Today I am going to say goodbye to my friend.
Just a week ago, I sat in the hospital with my little brother, anxiously awaiting news on each of the tests they were running, hoping for answers to what was wrong in his body. After two days, no immediate answers arose, and he was sent home. As we pulled out of the hospital driveway, I read on social media of a friend whose son had been delivered by helicopter to the same hospital, with his neck broken in two places. We texted back and forth, and I offered her encouragement and prayers.
And now I’m about to embark on a 300-mile road trip to hold the hand of my friend near the end of her life.
It is ironic and interesting how God seems to prepare you for some of these moments in life. Three years ago today (yes, really. Weird, right?) I shared an overnight vigil in the hospital with a student/friend as his mother, surrounded by her friends and family, was sweetly ushered her into heaven. I remember keeping the night hours, waiting for a last handful of family members to arrive from the airport-a four hour drive away-to be able to give their in-person goodbyes. It was an honor and a humbling experience to be given permission to share such a raw, intimate moment in a family’s life. Despite the pain of loss, this precious lady drew her last earthly breath with at least 10 people in the room, at least as many in the hallway, while Chris Rice’s voice sang the simple melody of his song Untitled Hymn;
“And with your final heartbeat…kiss the world goodbye…Then go in peace and laugh on Glory’s side…Fly to Jesus…Fly to Jesus…Fly to Jesus and live.”
I know how I hoped and prayed that this friend, finally set free from a body that refused to function normally since high school, was comforted and at peace about making that transition to heaven with those she loved encircling her in body, mind and spirit. It was a learning experience, and a tearful but beautiful one at that.

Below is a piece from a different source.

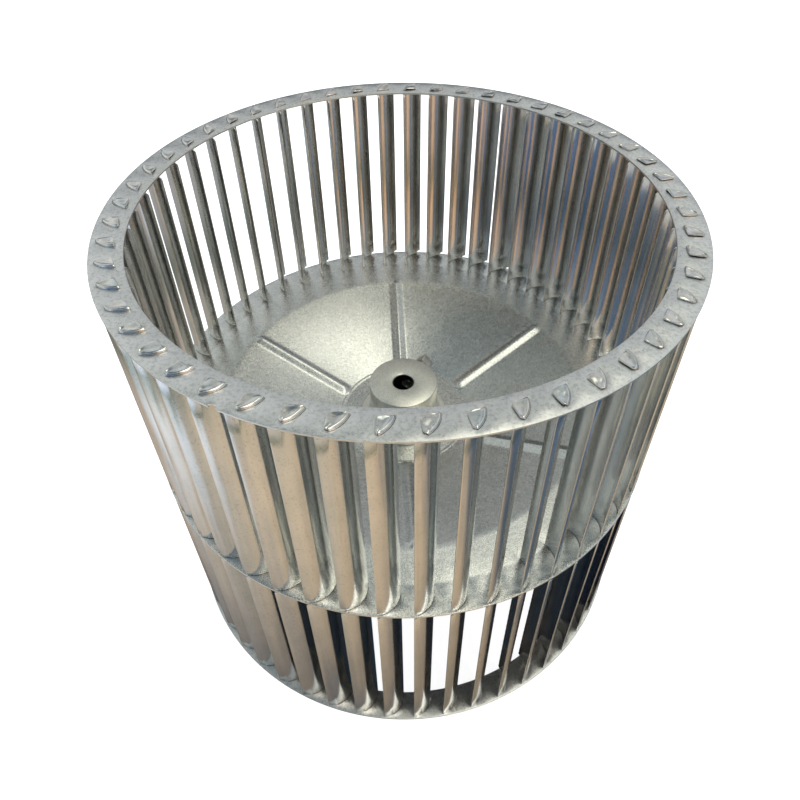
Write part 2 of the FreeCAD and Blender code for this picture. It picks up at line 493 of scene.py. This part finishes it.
def blade_columns():
    """Angles of the blade's columns, with every outline corner on a column."""
    notch_end = OUT_ANGLE + degrees_along(NOTCH_R)
    columns = [OUT_ANGLE + degrees_along(NOTCH_R * math.sin(math.radians(part))) for part in range(0, 90, 15)]
    columns += steps(notch_end, NECK_OUT_ANGLE, 3)
    columns += steps(NECK_OUT_ANGLE, NECK_IN_ANGLE, 12)[1:]
    corner_start = IN_ANGLE - degrees_along(CORNER_R)
    columns += steps(NECK_IN_ANGLE, corner_start, 3)[1:]
    for part in range(15, 91, 15):
        columns.append(IN_ANGLE - degrees_along(CORNER_R * (1 - math.sin(math.radians(part)))))
    return columns


def corner_inset(angle):
    """How far the blade's end is cut back at a column by the rounded inner corner."""
    gap = (IN_ANGLE - angle) * math.radians(1) * ARC_R
    if gap >= CORNER_R:
        return 0.0
    return CORNER_R - math.sqrt(max(0.0, CORNER_R ** 2 - (CORNER_R - gap) ** 2))


def notch_half(angle):
    """Half the height of the notch that the disc sits in, at a column."""
    gap = (angle - OUT_ANGLE) * math.radians(1) * ARC_R
    return math.sqrt(max(0.0, NOTCH_R ** 2 - gap ** 2))


# Free edge of a folded tab: share along it, radial and tangential place
TAB_EDGE = [(0.0, 146.75, 6.6), (0.08, 146.1, 5.8), (0.42, 142.6, 5.35), (0.68, 139.3, 5.1),
            (0.78, 138.8, 5.8), (0.9, 138.2, 8.8), (1.0, 137.75, 11.45)]


def tab_free_edge(share, slip):
    """Place on a folded tab's free edge, from its outer tip at 0 to its inner end at 1."""
    for (s0, x0, y0), (s1, x1, y1) in zip(TAB_EDGE, TAB_EDGE[1:]):
        if share <= s1 + 1e-9:
            mix = (share - s0) / (s1 - s0)
            return x0 + (x1 - x0) * mix, y0 + (y1 - y0) * mix + slip
    return TAB_EDGE[-1][1:]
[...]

Fast forward two years, with a very different scenario. Another friend, very independent and somewhat estranged to her biological family, but not to her church family. When my best friend shared about she’d been caring for our mutual friend to fill the gaps that were left by hospice, I was blessed to be able to work remotely and spent much of those last days filling in so my bestie could get sleep, food and a shower. Together in that last few days we stayed, caring for our mutual friend in her own home, giving pain medications every two hours, ensuring our friend’s dignity, contacting relatives and friends. Several friends came to visit; they sat and talked quietly, read the Bible aloud, or sang hymns. When it was apparent that Jesus was beckoning her homeward. the few of us there just sat around her bed, holding her hands, reassuring her it was OK to let go of this life and step into the arms of her Savior. A privilege, to be allowed to serve someone in their most raw and vulnerable moments on this earth.
And now it is my turn. My close friend. The one who encouraged my relationship with my husband of 21 years. The one whose grandson played with my son for hours while we two talked and played cards. The one who screamed excitedly in the foyer with me moments after I became Mrs. James Shown. The one who labored with me to choose just which shade of Miss Clairol was appropriate for my hair. So many memories of dinners, shopping, laughter, tears, support, love. Precious to me. Even more so to God, I know.
I know my heart with be wrung with grief all of the 5 hours of the drive north. I know that when I arrive, I will talk, and laugh, and hold her hand. I will remind her of that funny things we’ve done, no matter if she’s confused from all the medications or if she is peacefully resting. I will kiss her cheek and touch her hair-the hair she was never happy with. I will want to linger, but other responsibilities will drag me away, back to my schools, back to my family. I’ll leave a huge piece of my heart there. And I will cry all the way home, I’m sure. But I will be grateful to say goodbye. Grateful that her biological family and her church family is at her side to care for her. Centered in the peace that knows she’s just a few breaths from Heaven. And that Jesus is there with her, and will hold her hand across the divide when mine can’t be there. Especially that we share the eternal hope, and that we will see each other again, in a place far better than this.
Fly to Jesus, my friend. I love you so.